Brie ... Make sure to take it out of the refrigerator, and let it come to room temperature.

Step 2

Pears ... In a small non-stick pan (preferred), bring to medium heat and add the butter. Then, add the shallots, pear, and a pinch of both salt and pepper. Saute about 3-4 minutes until the shallots and pears begin to soften.

Step 3

Add the pear juice (or apple juice), brandy, thyme, sugar; and, bring to a light boil. Continue to cook until all the liquid has evaporated and the pears are soft. This should take about 5 minutes. Remove from the heat and cool. This can easily be made ahead of time.
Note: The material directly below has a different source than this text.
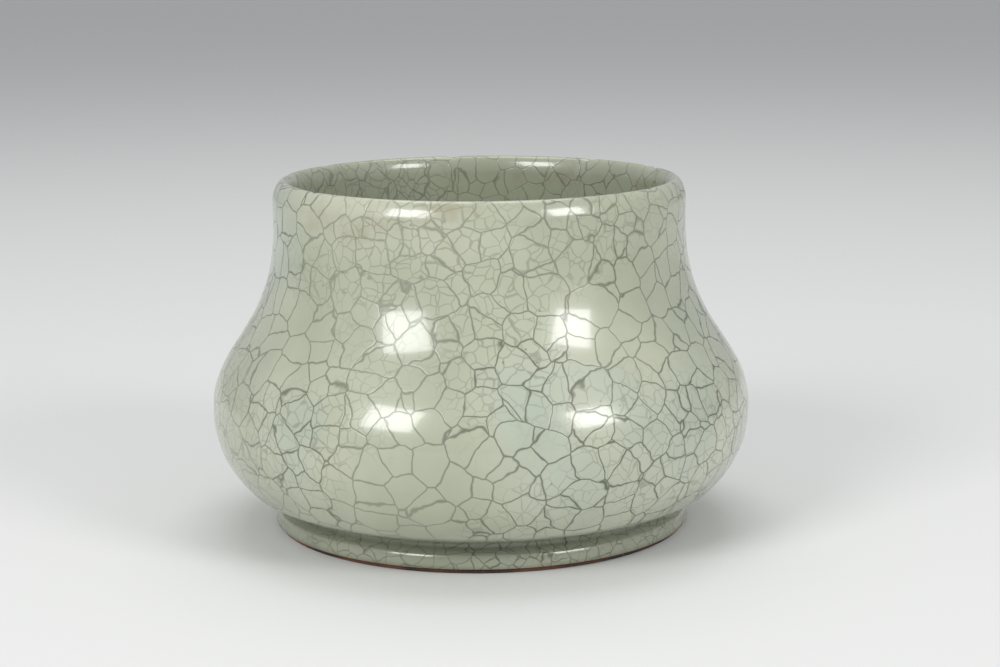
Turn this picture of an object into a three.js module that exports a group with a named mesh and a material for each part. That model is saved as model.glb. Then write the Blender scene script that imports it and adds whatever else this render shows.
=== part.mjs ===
// Waste bowl of crackled celadon: a thrown clay body on a turned foot ring,
// with separate coats of glaze outside, inside and under the base.
// Millimetres, +Z up, origin at the centre of the plane that the bowl stands on.
import * as THREE from "three";

// Widest girth of the glazed bowl
const BELLY_RADIUS = 65;
const BELLY_HEIGHT = 29.6;

// Hip, where the belly turns under towards the foot at 45 degrees
const HIP_RADIUS = 57.1;
const HIP_HEIGHT = 10.5;

// Neck and rolled lip
const NECK_RADIUS = 49.4;
const NECK_HEIGHT = 73.9;
const LIP_START_HEIGHT = 79.3;
const LIP_CREST_HEIGHT = 83.8;
const LIP_ROLL = 2.6;

// Clay wall and floor, glaze included
const WALL = 4.8;
const FLOOR_TOP = 11.6;

// Foot ring and the turned ledge above it
const FOOT_RADIUS = 50.5;
const FOOT_FACE_LEAN = 0.6;
const FOOT_FACE_HEIGHT = 4.4;
const FOOT_NECK_RADIUS = 47.3;
const LEDGE_RISE = 0.8;
const SEAM_HEIGHT = 5.7;
const UNDERSIDE_HEIGHT = 6.8;
const FOOT_INNER_RADIUS = 45.2;
const FOOT_INNER_LEAN = 1.6;
const FOOT_CHAMFER = 0.5;
const BARE_RIM_HEIGHT = 1.2;

// Glaze thickness, and the clearance that separate coats and clay keep
const COAT = 0.8;
const COAT_GAP = 0.1;
const BASE_COAT_GAP = 0.3;

// Flats round each turned form, and steps along each curve
const SEGMENTS = 48;
const CURVE_STEPS = 5;

const at = (radius, height) => new THREE.Vector2(radius, height);

// Points along a cubic curve without its first point, so that stretches chain.
function curve(from, leaving, arriving, to) {
  const path = new THREE.CubicBezierCurve(from, leaving, arriving, to);
  return path.getPoints(CURVE_STEPS).slice(1);
}

// Unit vector to the left of the way from one point to the next.
function leftOf(from, to) {
  const way = to.clone().sub(from).normalize();
  return at(-way.y, way.x);
}

// An outline moved sideways by a distance, mitred at its corners: left is positive.
function shifted(points, distance) {
  const last = points.length - 1;
  return points.map((point, i) => {
    const arriving = leftOf(points[Math.max(i - 1, 0)], points[Math.max(i, 1)]);
    const leaving = leftOf(points[Math.min(i, last - 1)], points[Math.min(i + 1, last)]);
    const mitre = arriving.add(leaving);
    return point.clone().addScaledVector(mitre, (2 * distance) / mitre.lengthSq());
  });
}

// Turned outside of the foot, from the edge of the glaze up to the seam with the body.
function footOutline() {
  const lean = (FOOT_FACE_LEAN * BARE_RIM_HEIGHT) / FOOT_FACE_HEIGHT;
  return [
    at(FOOT_RADIUS - lean, BARE_RIM_HEIGHT),
    at(FOOT_RADIUS - FOOT_FACE_LEAN, FOOT_FACE_HEIGHT),
    at(FOOT_NECK_RADIUS, FOOT_FACE_HEIGHT + LEDGE_RISE),
    at(FOOT_NECK_RADIUS, SEAM_HEIGHT),
  ];
}

// Outside of the bowl from the underside over hip, belly, shoulder and neck to the crest of the lip.
function wallOutline() {
  const under = at(FOOT_NECK_RADIUS, UNDERSIDE_HEIGHT);
  const hip = at(HIP_RADIUS, HIP_HEIGHT);
  const belly = at(BELLY_RADIUS, BELLY_HEIGHT);
  const neck = at(NECK_RADIUS, NECK_HEIGHT);
  const lip = at(NECK_RADIUS, LIP_START_HEIGHT);
  const crest = at(NECK_RADIUS - LIP_ROLL, LIP_CREST_HEIGHT);
  const belowHip = (HIP_RADIUS - FOOT_NECK_RADIUS) * 0.17;
  const aboveHip = (BELLY_HEIGHT - HIP_HEIGHT) * 0.3;
  const shoulder = NECK_HEIGHT - BELLY_HEIGHT;
  return [
    under,
    ...curve(
      under,
      at(FOOT_NECK_RADIUS + 2.5 * belowHip, UNDERSIDE_HEIGHT + 0.5 * belowHip),
      at(HIP_RADIUS - belowHip, HIP_HEIGHT - belowHip),
      hip,
    ),
    ...curve(
      hip,
      at(HIP_RADIUS + aboveHip, HIP_HEIGHT + aboveHip),
      at(BELLY_RADIUS, BELLY_HEIGHT - 1.37 * aboveHip),
      belly,
    ),
    ...curve(
      belly,
      at(BELLY_RADIUS, BELLY_HEIGHT + 0.33 * shoulder),
      at(NECK_RADIUS, NECK_HEIGHT - 0.58 * shoulder),
      neck,
    ),
    lip,
    ...curve(
      lip,
      at(NECK_RADIUS, LIP_START_HEIGHT + 0.55 * LIP_ROLL),
      at(NECK_RADIUS - 0.45 * LIP_ROLL, LIP_CREST_HEIGHT),
      crest,
    ),
  ];
}

// Inside of the bowl from the middle of its floor up to the crest of the lip.
function innerOutline() {
  const innerBelly = BELLY_RADIUS - WALL;
  const innerNeck = NECK_RADIUS - WALL;
  const crestRadius = NECK_RADIUS - LIP_ROLL - COAT_GAP;
  const shoulder = NECK_HEIGHT - BELLY_HEIGHT;
  const floor = at(0, FLOOR_TOP);
  const belly = at(innerBelly, BELLY_HEIGHT);
  const neck = at(innerNeck, NECK_HEIGHT);
  const lip = at(innerNeck, LIP_START_HEIGHT);
  return [
    floor,
    ...curve(
      floor,
      at(0.74 * innerBelly, FLOOR_TOP),
      at(innerBelly, FLOOR_TOP + 0.15 * (BELLY_HEIGHT - FLOOR_TOP)),
      belly,
    ),
    ...curve(
      belly,
      at(innerBelly, BELLY_HEIGHT + 0.33 * shoulder),
      at(innerNeck, NECK_HEIGHT - 0.54 * shoulder),
      neck,
    ),
    lip,
    ...curve(
      lip,
      at(innerNeck, LIP_CREST_HEIGHT - 0.35 * (LIP_CREST_HEIGHT - LIP_START_HEIGHT)),
      at(innerNeck + 0.4 * (crestRadius - innerNeck), LIP_CREST_HEIGHT),
      at(crestRadius, LIP_CREST_HEIGHT),
    ),
  ];
}

// A turned solid from a closed outline, named and given its finish.
function turned(name, outline, colour, roughness) {
  const geometry = new THREE.LatheGeometry(outline, SEGMENTS);
  geometry.rotateX(Math.PI / 2);
  const material = new THREE.MeshStandardMaterial({ color: colour, roughness, metalness: 0 });
  const mesh = new THREE.Mesh(geometry, material);
  mesh.name = name;
  return mesh;
}

// A surface outline sunk into the wall by a depth, and straight down at the crest, where it ends.
function sunk(points, depth, side) {
  const line = shifted(points, side * depth);
  const crest = points[points.length - 1];
  line[line.length - 1] = at(crest.x, crest.y - depth);
  return line;
}

const FOOT_LINE = footOutline();
const GLAZED_LINE = [...FOOT_LINE, ...wallOutline()];
const INNER_LINE = innerOutline();
const CLAY_LINE = sunk(GLAZED_LINE, COAT + COAT_GAP, 1);
const CLAY_INNER_LINE = sunk(INNER_LINE, COAT + COAT_GAP, -1);
const SEAM_INDEX = FOOT_LINE.length - 1;

// Thrown floor and wall, standing on the foot ring at a flat seam.
function clayBody() {
  const inside = [...CLAY_INNER_LINE].reverse();
  inside[inside.length - 1].x = 0;
  const outline = [at(0, SEAM_HEIGHT), ...CLAY_LINE.slice(SEAM_INDEX), ...inside];
  return turned("clay_body", outline, 0x9a8f7c, 0.8);
}

// Foot ring with a bare chamfered resting edge and a leaning inner face.
function footRing() {
  const face = CLAY_LINE.slice(0, SEAM_INDEX + 1);
  const outline = [
    at(FOOT_INNER_RADIUS + FOOT_CHAMFER, 0),
    at(face[0].x - FOOT_CHAMFER, 0),
    at(face[0].x, FOOT_CHAMFER),
    ...face,
    at(FOOT_INNER_RADIUS - FOOT_INNER_LEAN, SEAM_HEIGHT),
    at(FOOT_INNER_RADIUS, FOOT_CHAMFER),
    at(FOOT_INNER_RADIUS + FOOT_CHAMFER, 0),
  ];
  return turned("foot_ring", outline, 0x6b4a35, 0.85);
}

// Glaze over the outside, from just above the bare rim to the crest of the lip.
function outerGlaze() {
  const backing = sunk(GLAZED_LINE, COAT, 1).reverse();
  return turned("outer_glaze", [...GLAZED_LINE, ...backing, GLAZED_LINE[0].clone()], 0xa7ab97, 0.15);
}

// Glaze over the floor and the inner wall up to the crest of the lip.
function innerGlaze() {
  const backing = sunk(INNER_LINE, COAT, -1);
  backing[0].x = 0;
  return turned("inner_glaze", [...backing, ...[...INNER_LINE].reverse()], 0x91947d, 0.15);
}

// Glaze under the base, a thin disc inside the foot ring.
function baseGlaze() {
  const radius = FOOT_INNER_RADIUS - FOOT_INNER_LEAN - BASE_COAT_GAP;
  const top = SEAM_HEIGHT - COAT_GAP;
  const outline = [at(0, top - COAT), at(radius, top - COAT), at(radius, top), at(0, top)];
  return turned("base_glaze", outline, 0x91947d, 0.2);
}

const bowl = new THREE.Group();
bowl.name = "waste_bowl";
bowl.add(clayBody(), footRing(), outerGlaze(), innerGlaze(), baseGlaze());

export default bowl;
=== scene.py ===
"""Looks of a crackled celadon waste bowl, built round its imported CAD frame. Metres, +Z up."""

import logging
import math
import random
from dataclasses import dataclass
from enum import Enum

import bmesh
import bpy
from mathutils import Matrix, Vector


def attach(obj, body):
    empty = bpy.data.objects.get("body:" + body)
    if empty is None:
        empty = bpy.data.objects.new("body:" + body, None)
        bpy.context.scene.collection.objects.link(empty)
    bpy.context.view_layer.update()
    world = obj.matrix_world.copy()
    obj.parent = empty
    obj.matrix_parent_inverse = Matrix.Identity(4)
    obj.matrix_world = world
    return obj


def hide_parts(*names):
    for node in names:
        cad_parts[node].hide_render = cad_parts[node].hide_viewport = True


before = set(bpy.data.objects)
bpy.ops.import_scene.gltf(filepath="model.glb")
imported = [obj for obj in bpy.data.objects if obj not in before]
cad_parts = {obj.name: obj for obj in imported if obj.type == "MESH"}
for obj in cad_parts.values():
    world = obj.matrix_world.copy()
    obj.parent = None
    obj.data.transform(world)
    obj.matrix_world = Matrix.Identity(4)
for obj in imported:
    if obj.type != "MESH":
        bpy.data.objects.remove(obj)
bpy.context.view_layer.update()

LOG = logging.getLogger("waste_bowl")
MM = 0.001

Colour = tuple[float, float, float, float]
Point = tuple[float, float]


class ShadeZone(Enum):
    """Where a glaze sits, which decides how much painted shade darkens its colour."""

    WALL = "wall"
    FOOT = "foot"
    INSIDE = "inside"


def rgb(red: int, green: int, blue: int) -> Colour:
    """A colour written as display values from 0 to 255, as linear light."""

    def linear(value: int) -> float:
        """One channel as linear light."""
        share = value / 255
        return share / 12.92 if share <= 0.04045 else ((share + 0.055) / 1.055) ** 2.4

    return (linear(red), linear(green), linear(blue), 1.0)


class Wire:
    """A node socket that takes Python's operators and adds a Math node for each."""

    def __init__(self, shader: "Shader", socket: bpy.types.NodeSocket) -> None:
        """Keeps the shader that the socket belongs to.

        Args:
            shader: The material under construction.
            socket: The output socket that is wrapped.
        """
        self.shader = shader
        self.socket = socket

    def _math(self, operation: str, first: object, second: object) -> "Wire":
        """A Math node of two values."""
        return self.shader.node("ShaderNodeMath", {"operation": operation}, {0: first, 1: second})

    def __add__(self, other: object) -> "Wire":
        """Sum."""
        return self._math("ADD", self, other)

    def __sub__(self, other: object) -> "Wire":
        """Difference."""
        return self._math("SUBTRACT", self, other)

    def __rsub__(self, other: object) -> "Wire":
        """Difference with a number in front."""
        return self._math("SUBTRACT", other, self)

    def __mul__(self, other: object) -> "Wire":
        """Product."""
        return self._math("MULTIPLY", self, other)

    __radd__ = __add__
    __rmul__ = __mul__

    def either(self, other: object) -> "Wire":
        """The larger of two values."""
        return self._math("MAXIMUM", self, other)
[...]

You want it completely cooled before topping the brie.

Step 4

Bake ... Place the brie on pie plate or small pan lined with parchment paper or foil; and, top with the cooled pear mixture. Bake in preheated 350 degree oven, middle shelf; until the cheese is softened, and begins to melt along the bottom edge. This should take about 10 minutes. Make sure to let it rest a few minutes before serving. Garnish with slivered almonds.

Step 5

Serve and ENJOY! ... Serve with crackers, apple slices, thin toasted baguettes; or, anything you like.


No special items needed.

1 Reviews


A definite 5 star recipe. We loved it - served the cheese with ice cold apple slices - delicious. The pear was very juicy so didn't need much more liquid I used Marsala wine in place of the pear juice as well as the brandy. The appetizer looked great and tasted wonderful 26 April 2015 Made again and loved even more.